Is envy a "feeling," an "emotion," a "sin," a "temperamental disposition," or a "world-view"? Might it also be a Rorschach test: Tell what you envy, and you reveal a great deal about yourself. It can be all of these things--and more. No one would doubt that, whatever else it is, envy is certainly a charged, indeed a supercharged, word: One of the few words left in the English language that retains the power to scandalize. Most of us could still sleep decently if accused of any of the other six deadly sins; but to be accused of envy would be seriously distressing, so clearly does such an accusation go directly to character. The other deadly sins, though all have the disapproval of religion, do not so thoroughly, so deeply demean, diminish, and disqualify a person. Not the least of its stigmata is the pettiness implicit in envy.

The Webster's definition of the word won't quite do: "(1) Obs. malice; (2) painful or resentful awareness of the advantage enjoyed by another joined with a desire to possess the same advantage." The Oxford English Dictionary is rather better: It defines envy first as "malignant or hostile feeling; ill-will, malice, enmity," and then as "active evil, harm, mischief," both definitions accounted Obscure. But the great OED only gets down to serious business in its third definition, where it defines envy as "the feeling of mortification and ill-win occasioned by the contemplation of superior advantages possessed by another," in which usage the word envy first pops up around 1500. It adds a fourth definition, one in which the word is used without "notions of malevolence," and has to do with the (a) "desire to equal another in achievement, or excellence; emulation," and (b) speaks to "a longing for the advantages enjoyed by another person." Aristotle, in The Rhetoric, writes of emulation as good envy, or envy ending in admiration and thus in the attempt to imitate the qualities one began by envying. Yet it must be added that envy doesn't generally work this way. Little is good about envy, except shaking it off, which, as any of us who have felt it deeply knows, is not so easily done.
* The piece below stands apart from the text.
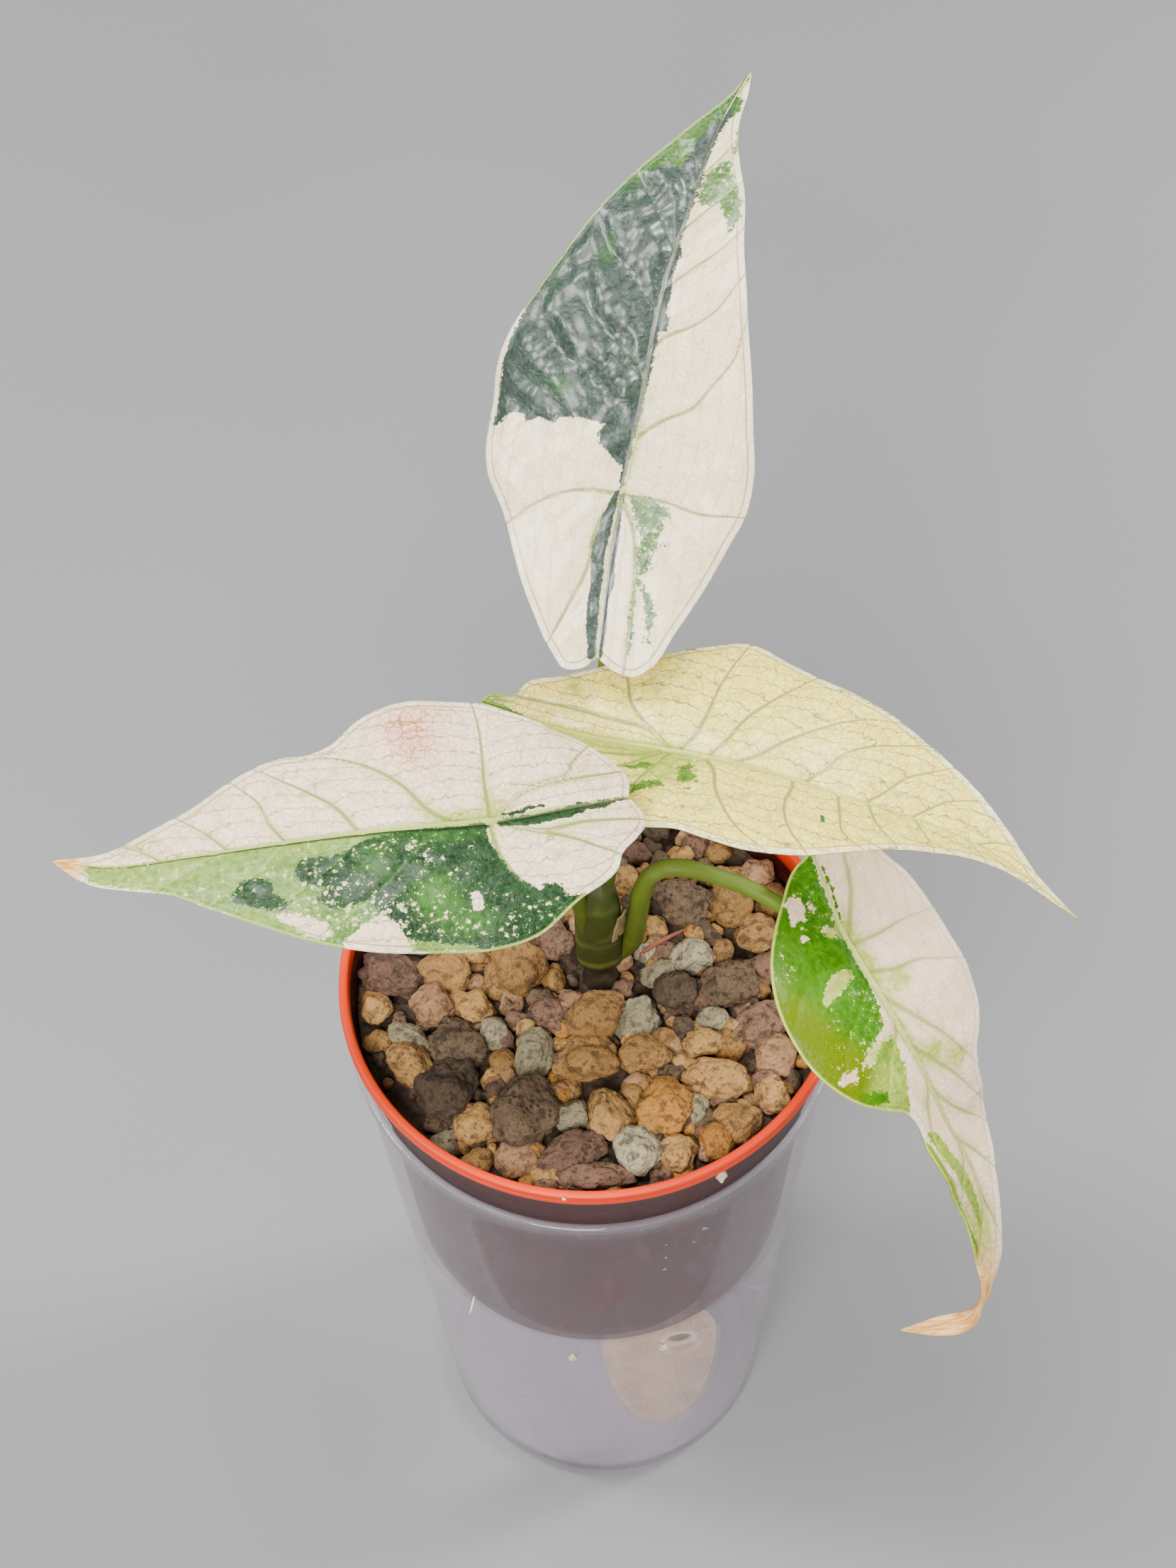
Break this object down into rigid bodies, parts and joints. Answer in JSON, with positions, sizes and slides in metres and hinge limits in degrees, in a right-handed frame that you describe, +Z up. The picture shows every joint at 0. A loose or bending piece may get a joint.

Both the OED and Webster's definitions are inattentive to the crucial distinction between envy and jealousy. Most people, failing to pick up the useful distinction, mistakenly use the two words interchangeably. I suspect people did not always do so. H. W. Fowler, in his splendid Modern English Usage of 1926, carries no entry on either word, suggesting that formerly there was no confusion. Bryan A. Garner, in his 1998 Dictionary of Modern American Usage, says that "the careful writer distinguishes between these terms," but does not himself do so sufficiently. He writes that "jealousy is properly restricted to contexts involving affairs of the heart, envy is used more broadly of resentful contemplation of a more fortunate person."